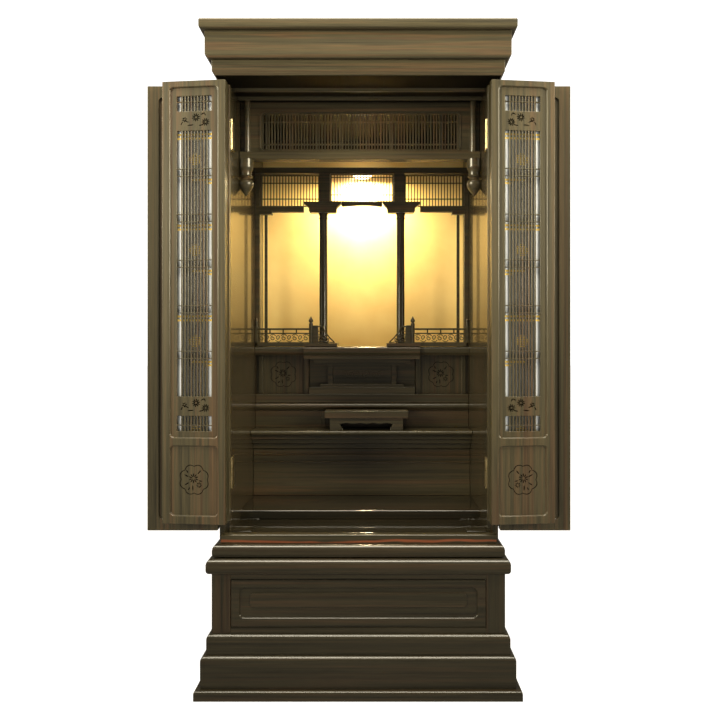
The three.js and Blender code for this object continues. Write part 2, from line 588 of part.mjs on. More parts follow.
// A cutter in leaf coordinates, through y0 to y1.
function leafCutter(shape, [y0, y1]) {
  return alongY(shape, [y0 - FRONT, y1 - FRONT]);
}
function leafBoard([u0, u1], [y0, y1], [z0, z1]) {
  return board([u0, u1], [y0 - FRONT, y1 - FRONT], [z0, z1]);
}

const OUTER_STILE = 24;
const OUTER_RECESS = 4;
function outerLeaf(span) {
  const field = roundedRectangle([span[0] + OUTER_STILE, span[1] - OUTER_STILE],
    [OUTER_LEAF.z[0] + OUTER_STILE, OUTER_LEAF.z[1] - OUTER_STILE], LEAF_CORNER);
  return cut(leafBoard(span, [-OUTER_LEAF.thick, 0], OUTER_LEAF.z),
    leafCutter(field, [-OUTER_RECESS, 5]),
    leafCutter(field, [-OUTER_LEAF.thick - 5, -OUTER_LEAF.thick + OUTER_RECESS]));
}

const STILE = 16.5;
const TOP_RAIL = 13;
const LATTICE_FIELD = 712.6;
const MIDDLE_RAIL = 17.6;
const LOWER_FIELD = 141;
const LATTICE = { width: 73.5, tall: 76.5, short: 13, rail: 1.75, edgeShort: 18, endShort: 11, band: 40,
  margin: 17 };
const SIDE_SLOT = 9;
const SIDE_BAR = 3.5;
const SLOT_BAR = 4;
const SLOTS = 2;
const TALL_ROWS = 6;
const LEAF_RECESS = 4;
const BLOSSOM = { dx: 10, radius: 13, depth: 1.2, petals: 6 };   // carved in each band
const WEB = [LEAF_RECESS, 10];    // the pierced web, measured from the outside face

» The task
Repeat the listing in full, keeping every line exactly as it is.

» Right answer
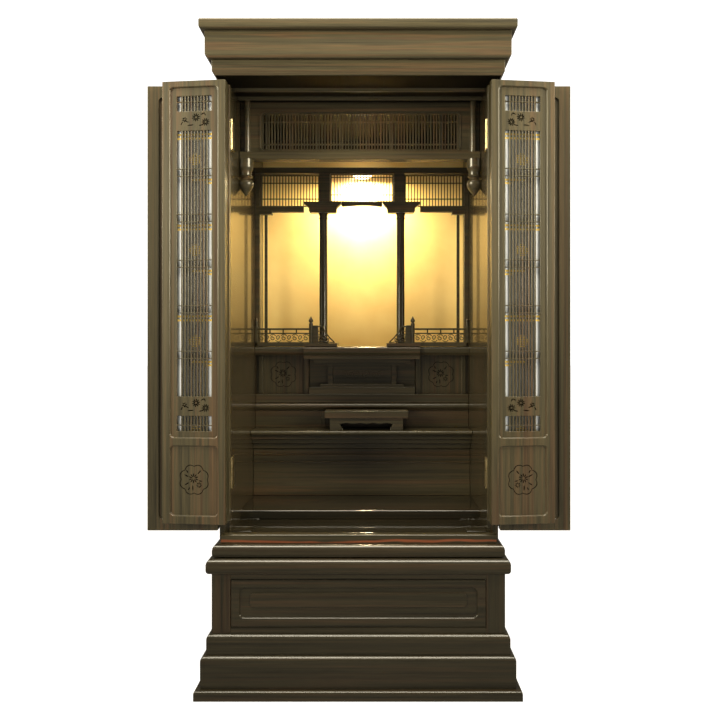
The three.js and Blender code for this object continues. Write part 2, from line 588 of part.mjs on. More parts follow.
// A cutter in leaf coordinates, through y0 to y1.
function leafCutter(shape, [y0, y1]) {
  return alongY(shape, [y0 - FRONT, y1 - FRONT]);
}
function leafBoard([u0, u1], [y0, y1], [z0, z1]) {
  return board([u0, u1], [y0 - FRONT, y1 - FRONT], [z0, z1]);
}

const OUTER_STILE = 24;
const OUTER_RECESS = 4;
function outerLeaf(span) {
  const field = roundedRectangle([span[0] + OUTER_STILE, span[1] - OUTER_STILE],
    [OUTER_LEAF.z[0] + OUTER_STILE, OUTER_LEAF.z[1] - OUTER_STILE], LEAF_CORNER);
  return cut(leafBoard(span, [-OUTER_LEAF.thick, 0], OUTER_LEAF.z),
    leafCutter(field, [-OUTER_RECESS, 5]),
    leafCutter(field, [-OUTER_LEAF.thick - 5, -OUTER_LEAF.thick + OUTER_RECESS]));
}

const STILE = 16.5;
const TOP_RAIL = 13;
const LATTICE_FIELD = 712.6;
const MIDDLE_RAIL = 17.6;
const LOWER_FIELD = 141;
const LATTICE = { width: 73.5, tall: 76.5, short: 13, rail: 1.75, edgeShort: 18, endShort: 11, band: 40,
  margin: 17 };
const SIDE_SLOT = 9;
const SIDE_BAR = 3.5;
const SLOT_BAR = 4;
const SLOTS = 2;
const TALL_ROWS = 6;
const LEAF_RECESS = 4;
const BLOSSOM = { dx: 10, radius: 13, depth: 1.2, petals: 6 };   // carved in each band
const WEB = [LEAF_RECESS, 10];    // the pierced web, measured from the outside face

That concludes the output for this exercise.